Cette décision était souhaitée par nombre d'entre nous. Nous sommes en effet convaincus que, face à la durée exceptionnelle de cette crise sanitaire, nous devons mettre en place un cadre d'action adapté, qui ne soit plus celui de l'état d'urgence et nous permette de retourner progressivement mais efficacement à la vie d'avant, tout en gardant des leviers d'action justes et proportionnés. C'est ce que propose ce projet de loi. Bien entendu, plusieurs points de débat existent, et nous les discuterons au cours des heures qui viennent. J'en retiendrai cinq, que nous avons déjà abordés en commission des lois.
Le premier concerne la date de fin de cette période de transition. Si j'entends certaines propositions, je suis convaincu que nous devons maintenir la date du 31 octobre, qui est une date pertinente et raisonnable eu égard aux prévisions de la campagne vaccinale. Cette date offre par ailleurs de la lisibilité aux Français et à l'ensemble des secteurs d'activité.

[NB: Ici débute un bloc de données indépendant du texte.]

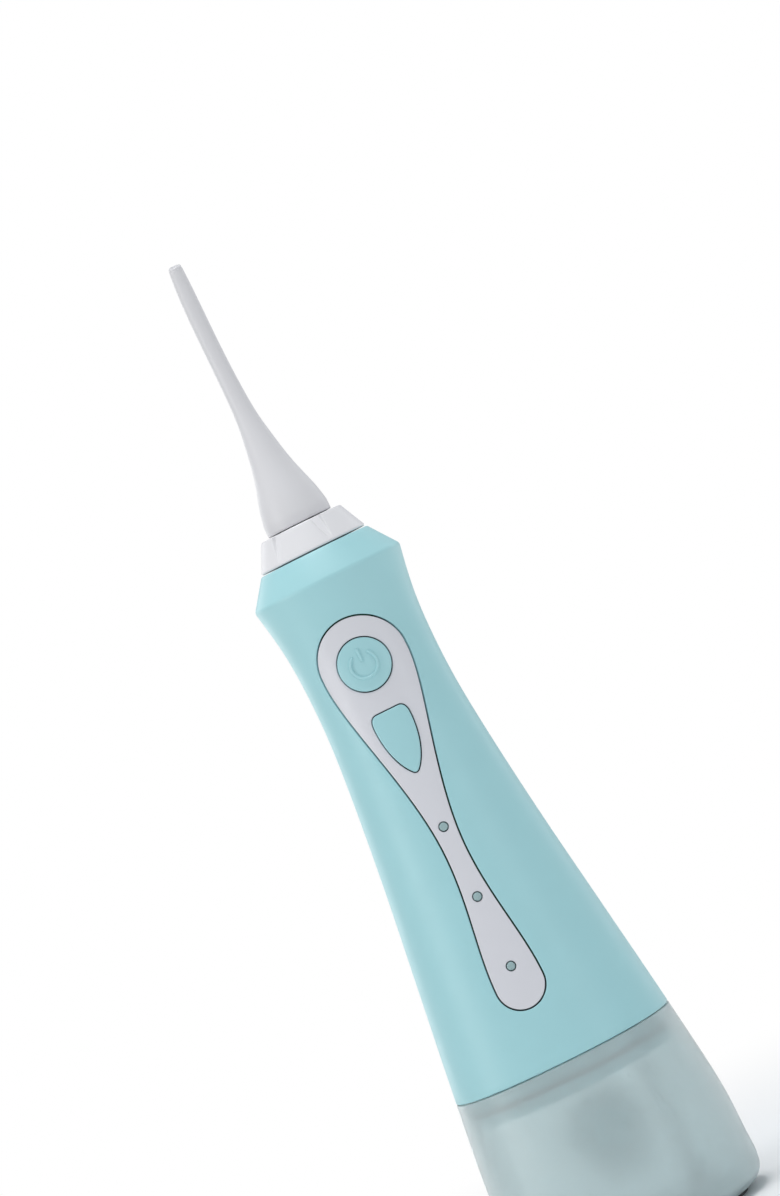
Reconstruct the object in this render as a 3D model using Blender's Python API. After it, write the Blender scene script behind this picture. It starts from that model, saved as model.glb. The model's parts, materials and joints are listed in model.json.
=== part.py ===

Le deuxième point concerne la mise en place du pass sanitaire. Nous savions depuis plusieurs mois que nous aurions à en débattre, et nous le souhaitons. Si nous avons besoin de ce dispositif pour redémarrer l'économie, nous devons définir très clairement le périmètre des activités susceptibles d'être concernées. En l'espèce, nous traçons une ligne rouge : le pass sanitaire ne pourra jamais concerner les activités de la vie quotidienne. À cet égard, je tiens à saluer l'amendement de la présidente de la commission des lois, Yaël Braun-Pivet, que nous avons adopté en commission et qui formalise cette exigence.
Le troisième point concerne le couvre-feu qui, actuellement, ne peut être déclenché qu'en période d'état d'urgence sanitaire. Si nous comprenons le maintien de ce dispositif compte tenu de la situation sanitaire actuelle plus dégradée qu'à la même époque l'an dernier, nous saluons le fait que le dispositif soit bien limité dans le temps, puisqu'il ne pourra être appliqué au-delà du 30 juin 2021. Nous apporterons cependant une précision quant à son application à partir du 9 juin, et nous attendons des réponses précises de la part du Gouvernement concernant les modalités de contrôle afférentes, ce dispositif demeurant un dispositif exorbitant de droit commun, ce qui est grave, même pour un mois.
Le quatrième point en débat concerne l'article 2 qui donne au Gouvernement la possibilité de déclencher, pour une durée de deux mois, une période d'état d'urgence sanitaire territorialisée. Au vu des enseignements que nous pouvons tirer de l'été 2020 et de la situation sanitaire actuelle, ce dispositif nous paraît nécessaire, à condition d'être parfaitement encadré et contrôlé par le Parlement. Le Gouvernement a souhaité le rétablir, les dispositions initialement proposées n'ayant pas été validées par la commission des lois : nous le comprenons, mais le groupe La République en marche proposera, avec le rapporteur Jean-Pierre Pont, dont je tiens à saluer le travail, un compromis sur lequel nous devrions nous entendre.
Le dernier point que je retiens concerne la conservation des données. J'insiste ici sur le fait que le texte dont nous discutons aujourd'hui n'a pas pour objet de prévoir les modalités de renforcement de notre souveraineté numérique, sujet auquel nous sommes toutes et tous attachés, ni même de revoir les modalités de fonctionnement du SNDS. Nous aurons le débat dans cet hémicycle, mais tâchons de ne pas perdre de vue deux impératifs : non seulement nous ne devons pas fragiliser nos dispositifs de conservation des données sanitaires, mais nous devons également garder à l'esprit que nos chercheurs auront besoin des données issues de cette crise pour leurs travaux, qui doivent nous permettre d'en tirer tous les enseignements propres à améliorer nos politiques de soins.
Mes chers collègues, la crise sanitaire que nous vivons est unique, elle aura marqué durablement chacune et chacun d'entre nous. Nous ne l'oublierons jamais. Dans les semaines qui viennent, nous aurons l'occasion d'amorcer un retour à la vie normale : cette étape ne nous exempte cependant pas de nos responsabilités. Aussi, soyons à la hauteur.